Stored data —
------------------------------------------------------------

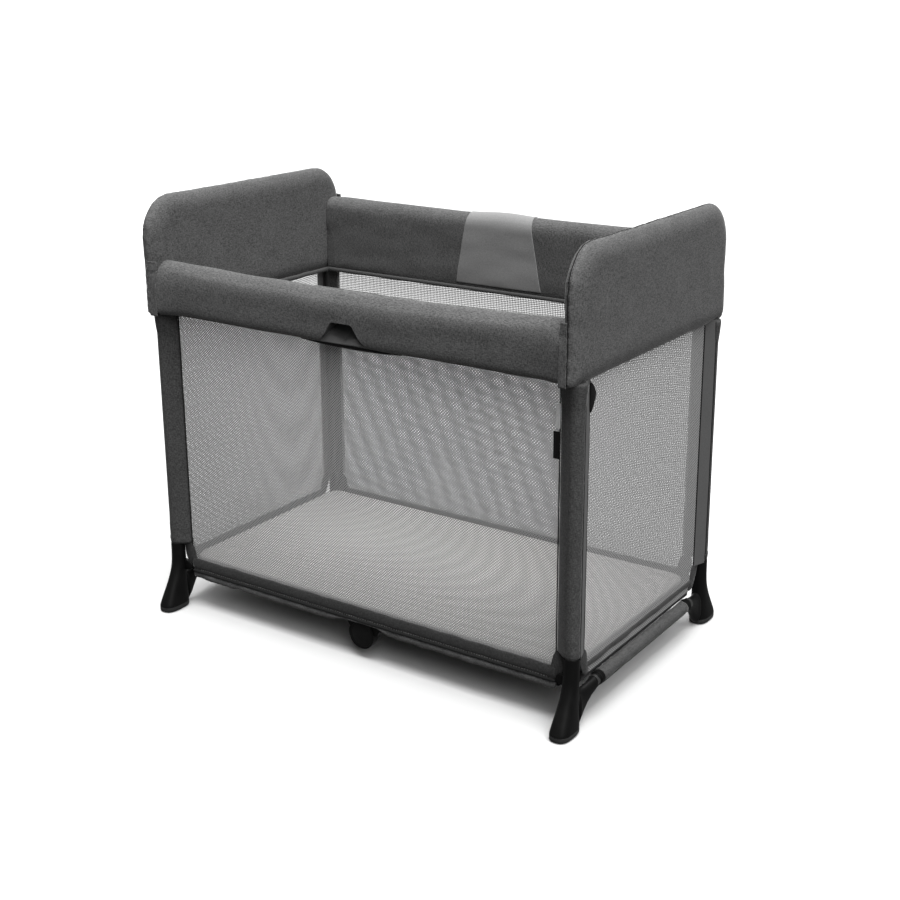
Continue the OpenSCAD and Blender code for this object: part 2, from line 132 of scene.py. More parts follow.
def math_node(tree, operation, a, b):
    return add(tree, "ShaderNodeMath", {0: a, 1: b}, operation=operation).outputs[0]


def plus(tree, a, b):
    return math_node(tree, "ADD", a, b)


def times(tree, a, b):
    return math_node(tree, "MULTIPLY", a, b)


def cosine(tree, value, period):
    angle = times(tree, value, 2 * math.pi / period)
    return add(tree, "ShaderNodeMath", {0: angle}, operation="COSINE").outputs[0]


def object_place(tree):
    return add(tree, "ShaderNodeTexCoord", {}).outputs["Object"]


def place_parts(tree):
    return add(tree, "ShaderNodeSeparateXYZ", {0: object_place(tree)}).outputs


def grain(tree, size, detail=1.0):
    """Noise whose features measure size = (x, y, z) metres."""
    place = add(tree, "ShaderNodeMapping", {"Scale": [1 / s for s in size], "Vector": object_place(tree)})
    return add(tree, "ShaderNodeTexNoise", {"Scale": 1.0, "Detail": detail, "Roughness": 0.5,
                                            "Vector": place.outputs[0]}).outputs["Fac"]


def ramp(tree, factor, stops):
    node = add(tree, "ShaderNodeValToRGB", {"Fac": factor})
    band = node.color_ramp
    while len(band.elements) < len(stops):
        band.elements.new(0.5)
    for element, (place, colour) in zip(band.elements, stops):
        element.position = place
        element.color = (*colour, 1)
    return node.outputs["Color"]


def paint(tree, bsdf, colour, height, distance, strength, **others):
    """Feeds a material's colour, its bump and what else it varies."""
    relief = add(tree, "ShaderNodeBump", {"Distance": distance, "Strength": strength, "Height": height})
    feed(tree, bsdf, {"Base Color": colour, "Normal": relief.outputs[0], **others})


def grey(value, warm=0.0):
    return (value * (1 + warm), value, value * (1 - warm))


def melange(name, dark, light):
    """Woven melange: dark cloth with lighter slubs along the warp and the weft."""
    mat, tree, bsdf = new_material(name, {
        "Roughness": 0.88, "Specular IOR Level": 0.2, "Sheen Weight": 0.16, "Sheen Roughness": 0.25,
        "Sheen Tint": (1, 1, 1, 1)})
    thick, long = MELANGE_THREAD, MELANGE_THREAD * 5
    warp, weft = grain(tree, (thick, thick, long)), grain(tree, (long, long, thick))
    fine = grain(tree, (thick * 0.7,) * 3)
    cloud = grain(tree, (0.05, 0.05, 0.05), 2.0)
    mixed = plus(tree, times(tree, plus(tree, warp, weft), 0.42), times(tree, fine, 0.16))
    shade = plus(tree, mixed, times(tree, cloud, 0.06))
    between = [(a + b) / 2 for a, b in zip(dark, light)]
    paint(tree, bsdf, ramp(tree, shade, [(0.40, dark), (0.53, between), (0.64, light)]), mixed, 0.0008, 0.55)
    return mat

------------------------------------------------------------

What the exercise asks —
Your task is to return the full listing exactly as it was given.

In response —
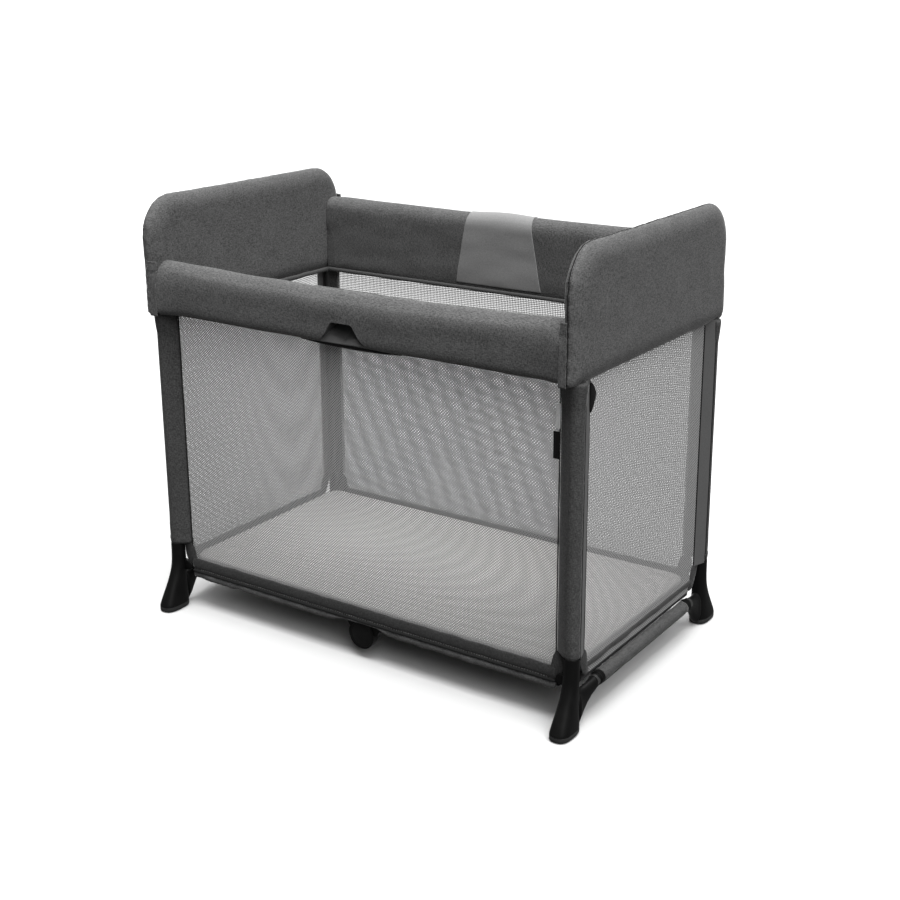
Continue the OpenSCAD and Blender code for this object: part 2, from line 132 of scene.py. More parts follow.
def math_node(tree, operation, a, b):
    return add(tree, "ShaderNodeMath", {0: a, 1: b}, operation=operation).outputs[0]


def plus(tree, a, b):
    return math_node(tree, "ADD", a, b)


def times(tree, a, b):
    return math_node(tree, "MULTIPLY", a, b)


def cosine(tree, value, period):
    angle = times(tree, value, 2 * math.pi / period)
    return add(tree, "ShaderNodeMath", {0: angle}, operation="COSINE").outputs[0]


def object_place(tree):
    return add(tree, "ShaderNodeTexCoord", {}).outputs["Object"]


def place_parts(tree):
    return add(tree, "ShaderNodeSeparateXYZ", {0: object_place(tree)}).outputs


def grain(tree, size, detail=1.0):
    """Noise whose features measure size = (x, y, z) metres."""
    place = add(tree, "ShaderNodeMapping", {"Scale": [1 / s for s in size], "Vector": object_place(tree)})
    return add(tree, "ShaderNodeTexNoise", {"Scale": 1.0, "Detail": detail, "Roughness": 0.5,
                                            "Vector": place.outputs[0]}).outputs["Fac"]


def ramp(tree, factor, stops):
    node = add(tree, "ShaderNodeValToRGB", {"Fac": factor})
    band = node.color_ramp
    while len(band.elements) < len(stops):
        band.elements.new(0.5)
    for element, (place, colour) in zip(band.elements, stops):
        element.position = place
        element.color = (*colour, 1)
    return node.outputs["Color"]


def paint(tree, bsdf, colour, height, distance, strength, **others):
    """Feeds a material's colour, its bump and what else it varies."""
    relief = add(tree, "ShaderNodeBump", {"Distance": distance, "Strength": strength, "Height": height})
    feed(tree, bsdf, {"Base Color": colour, "Normal": relief.outputs[0], **others})


def grey(value, warm=0.0):
    return (value * (1 + warm), value, value * (1 - warm))


def melange(name, dark, light):
    """Woven melange: dark cloth with lighter slubs along the warp and the weft."""
    mat, tree, bsdf = new_material(name, {
        "Roughness": 0.88, "Specular IOR Level": 0.2, "Sheen Weight": 0.16, "Sheen Roughness": 0.25,
        "Sheen Tint": (1, 1, 1, 1)})
    thick, long = MELANGE_THREAD, MELANGE_THREAD * 5
    warp, weft = grain(tree, (thick, thick, long)), grain(tree, (long, long, thick))
    fine = grain(tree, (thick * 0.7,) * 3)
    cloud = grain(tree, (0.05, 0.05, 0.05), 2.0)
    mixed = plus(tree, times(tree, plus(tree, warp, weft), 0.42), times(tree, fine, 0.16))
    shade = plus(tree, mixed, times(tree, cloud, 0.06))
    between = [(a + b) / 2 for a, b in zip(dark, light)]
    paint(tree, bsdf, ramp(tree, shade, [(0.40, dark), (0.53, between), (0.64, light)]), mixed, 0.0008, 0.55)
    return mat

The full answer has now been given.